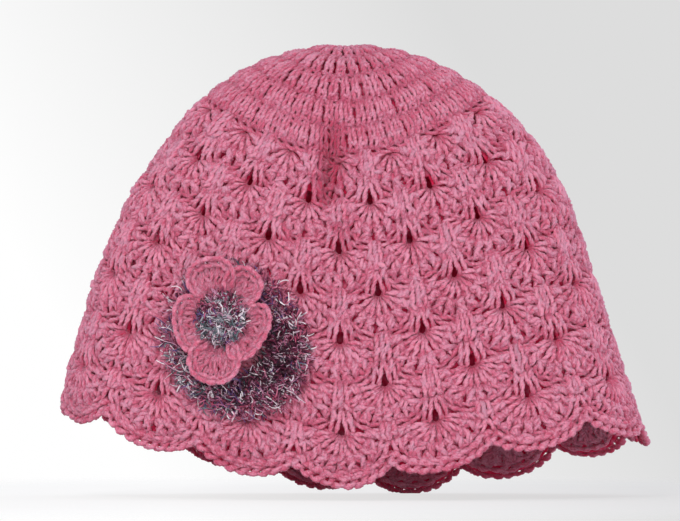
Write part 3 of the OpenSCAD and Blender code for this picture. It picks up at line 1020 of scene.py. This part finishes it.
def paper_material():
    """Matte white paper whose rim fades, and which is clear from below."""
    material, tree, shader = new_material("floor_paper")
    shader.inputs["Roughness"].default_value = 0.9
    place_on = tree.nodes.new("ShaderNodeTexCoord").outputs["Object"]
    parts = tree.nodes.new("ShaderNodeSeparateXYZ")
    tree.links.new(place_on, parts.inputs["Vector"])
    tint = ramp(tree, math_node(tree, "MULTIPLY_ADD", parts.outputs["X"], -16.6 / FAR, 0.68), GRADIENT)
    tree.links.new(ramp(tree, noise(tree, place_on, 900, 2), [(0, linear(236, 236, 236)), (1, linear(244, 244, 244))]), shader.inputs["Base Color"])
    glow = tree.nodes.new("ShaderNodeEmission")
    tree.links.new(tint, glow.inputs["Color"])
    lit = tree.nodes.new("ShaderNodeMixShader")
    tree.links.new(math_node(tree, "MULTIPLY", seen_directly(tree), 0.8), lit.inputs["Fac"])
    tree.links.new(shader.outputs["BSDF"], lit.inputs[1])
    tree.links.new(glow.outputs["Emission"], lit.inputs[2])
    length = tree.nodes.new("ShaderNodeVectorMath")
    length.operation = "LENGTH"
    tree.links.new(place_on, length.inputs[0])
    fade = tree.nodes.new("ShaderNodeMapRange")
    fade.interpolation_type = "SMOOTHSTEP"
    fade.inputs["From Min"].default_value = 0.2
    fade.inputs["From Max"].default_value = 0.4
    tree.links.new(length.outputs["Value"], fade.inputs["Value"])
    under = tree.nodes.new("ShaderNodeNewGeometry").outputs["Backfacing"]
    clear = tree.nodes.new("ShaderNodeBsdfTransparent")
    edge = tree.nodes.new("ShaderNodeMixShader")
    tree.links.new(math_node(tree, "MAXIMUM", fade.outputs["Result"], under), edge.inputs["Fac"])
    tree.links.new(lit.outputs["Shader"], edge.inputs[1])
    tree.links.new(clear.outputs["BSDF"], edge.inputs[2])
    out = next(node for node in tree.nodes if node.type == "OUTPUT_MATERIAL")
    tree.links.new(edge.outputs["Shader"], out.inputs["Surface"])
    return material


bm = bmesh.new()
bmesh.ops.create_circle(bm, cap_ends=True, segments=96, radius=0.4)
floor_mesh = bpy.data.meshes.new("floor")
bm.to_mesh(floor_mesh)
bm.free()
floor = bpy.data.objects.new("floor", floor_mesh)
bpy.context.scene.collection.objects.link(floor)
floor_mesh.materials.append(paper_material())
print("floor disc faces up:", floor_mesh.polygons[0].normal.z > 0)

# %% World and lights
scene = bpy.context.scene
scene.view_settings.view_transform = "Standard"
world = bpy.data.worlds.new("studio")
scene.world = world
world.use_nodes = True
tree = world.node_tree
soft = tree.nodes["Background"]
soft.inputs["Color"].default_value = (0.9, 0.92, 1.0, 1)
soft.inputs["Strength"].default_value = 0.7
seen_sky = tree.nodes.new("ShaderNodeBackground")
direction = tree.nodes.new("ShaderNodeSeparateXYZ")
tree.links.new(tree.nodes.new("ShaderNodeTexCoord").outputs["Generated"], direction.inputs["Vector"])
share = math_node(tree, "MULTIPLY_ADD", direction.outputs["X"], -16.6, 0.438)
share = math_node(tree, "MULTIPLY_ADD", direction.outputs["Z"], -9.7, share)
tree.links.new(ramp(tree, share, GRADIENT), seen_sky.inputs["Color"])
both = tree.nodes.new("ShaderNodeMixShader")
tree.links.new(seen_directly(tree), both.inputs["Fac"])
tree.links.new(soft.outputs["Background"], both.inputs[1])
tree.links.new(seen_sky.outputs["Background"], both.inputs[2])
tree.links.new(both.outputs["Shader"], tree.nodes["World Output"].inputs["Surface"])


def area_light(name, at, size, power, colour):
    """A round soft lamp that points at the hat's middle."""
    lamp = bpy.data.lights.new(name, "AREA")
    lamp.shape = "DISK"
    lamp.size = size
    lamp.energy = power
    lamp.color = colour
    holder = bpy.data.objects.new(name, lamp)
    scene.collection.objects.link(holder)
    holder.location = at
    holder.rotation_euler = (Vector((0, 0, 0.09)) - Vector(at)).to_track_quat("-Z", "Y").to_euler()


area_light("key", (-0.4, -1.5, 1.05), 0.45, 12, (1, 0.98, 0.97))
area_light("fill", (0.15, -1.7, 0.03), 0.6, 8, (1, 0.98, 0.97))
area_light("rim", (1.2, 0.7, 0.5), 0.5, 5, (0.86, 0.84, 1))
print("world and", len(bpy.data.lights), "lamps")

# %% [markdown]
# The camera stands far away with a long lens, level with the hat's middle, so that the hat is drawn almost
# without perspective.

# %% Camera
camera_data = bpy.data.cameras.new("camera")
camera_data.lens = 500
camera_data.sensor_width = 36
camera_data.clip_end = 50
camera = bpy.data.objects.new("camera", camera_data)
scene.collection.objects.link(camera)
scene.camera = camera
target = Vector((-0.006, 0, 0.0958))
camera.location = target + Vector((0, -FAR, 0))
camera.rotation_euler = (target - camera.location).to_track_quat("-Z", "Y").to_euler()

*****

Job: Search the listing for the word "scene". Copy every line in which it occurs.

Result of this task:
Write part 3 of the OpenSCAD and Blender code for this picture. It picks up at line 1020 of scene.py. This part finishes it.
bpy.context.scene.collection.objects.link(floor)
scene = bpy.context.scene
scene.view_settings.view_transform = "Standard"
scene.world = world
    scene.collection.objects.link(holder)
scene.collection.objects.link(camera)
scene.camera = camera